Kayleigh’s sister, Ryann McEnany, is particularly suited for the job. She has 146,000 Instagram followers—mostly young conservatives—and has been assigned a particularly tough task: convincing attractive, conservative women to sign up.

Her basic pitch, according to Instagram messages reviewed by The Daily Beast, is a mix of flattery and exclusivity: “Hi, I’m working with John McEntee’s team on an exclusive conservative dating app called The Right Stuff that’s expected to launch this summer! We would love to get you on our list for early access to the app.”

That pitch has been falling flat in humiliating fashion, especially since there’s a legal dispute with another site of the same name.

That “The Right Stuff” has existed for more than two decades, but it has nothing to do with conservative politics.

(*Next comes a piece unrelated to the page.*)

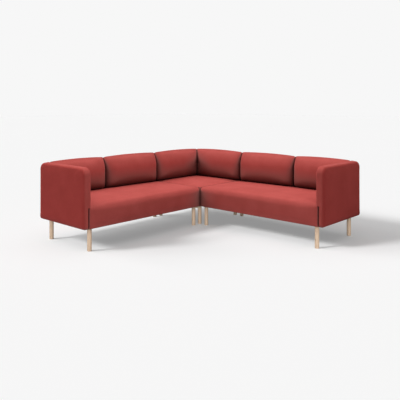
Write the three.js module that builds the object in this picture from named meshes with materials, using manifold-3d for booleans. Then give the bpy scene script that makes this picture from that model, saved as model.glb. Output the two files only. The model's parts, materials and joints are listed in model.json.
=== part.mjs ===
// Corner sofa: an upholstered corner seat with a two-seat wing on each side, on turned wooden legs.
// Lengths are millimetres, +Z is up and the floor is z = 0. Every module has a plywood seat frame, elastic
// webbing and a foam seat under fabric. Boards inside upholstered sleeves carry the arms and the backs.
//
// A wing is laid out in its own directions: "along" runs from the outer back corner to the arm, "out" runs
// from the outer back plane to the seat's front, and "up" is the height above the floor. A place or a
// corner is written [along, out, up]. The left wing is turned a quarter round, and the right wing and the
// corner module are its mirror image.

import * as THREE from "three";
import { mergeVertices } from "three/addons/utils/BufferGeometryUtils.js";
import Module from "manifold-3d";

// Overall sizes
const moduleDepth = 780;
const twoSeatLength = 1550;
const legHeight = 208;
const panelTop = 780;
const seatTop = 427;

// Clearances and overruns
const clearance = 0.3;
const moduleGap = 0.6;
const overrun = 20;

// Upholstered seat
const seatCrown = 18;
const crownFlatness = 4;
const seatEdgeRadius = 40;
const seatTuckRadius = 9;
const seatJointRadius = 9;
const seatArmRadius = 30;
const apronThickness = 22;
const endPadding = 10;
const cornerReturn = 45;

// Arms
const armThickness = 82;
const armPressedThickness = 50;
const armFrontRadius = 75;
const armEdgeRadius = 26;
const armOuterPadding = 14;
const armCoreInset = 34;

// Back panels
const panelThickness = 48;
const backTopRadius = 72;
const bottomCornerRadius = 30;
const panelEndRadius = 6;
const panelLipChamfer = 6;
const outerCornerRadius = 40;
const panelOuterPadding = 12;
const panelCoreInset = 40;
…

The company is planning to send a cease-and-desist letter to the Thiel-backed operation, according to Michael Feigin, an attorney working on the case. The existing “dating service is for people that have higher levels of education, and many of them are left-wing, so they don’t like the confusion,” he said.

But even if The Right Stuff wasn’t facing a legal nightmare that threatens to land the new site in court before its official launch, there’s also the matter of potential users turning up their nose at the idea, and that itself could doom the venture, which is already being harshly mocked.

Two Republican staffers in Washington, D.C., said many young conservative women have ignored McEnany’s outreach and have instead jeeringly passed around screenshots of her messages to group chats.

Other Republican staffers in D.C.—the sort who boast about downing drinks at the Navy Yard watering hole Mission and claim their pronouns are “Yee” and “Haw” on their Instagram profiles—told The Daily Beast the app has an array of possible problems, like liberals masquerading as right-wingers and the awkward potential of matching them with conservative staffers they already know.

There’s also the matter of The Right Stuff being incredibly restrictive, refusing to allow anything but heterosexual matches, which is more than a tad ironic when you consider that Peter Thiel just so happens to be gay, meaning he would be banned from his own dating app. Awkward!

Based on the early returns, it sounds like MAGA morons will be stuck having to hang out at Trump rallies and hope that someone with more than a fifth grade education (along with a full set of teeth) shows up.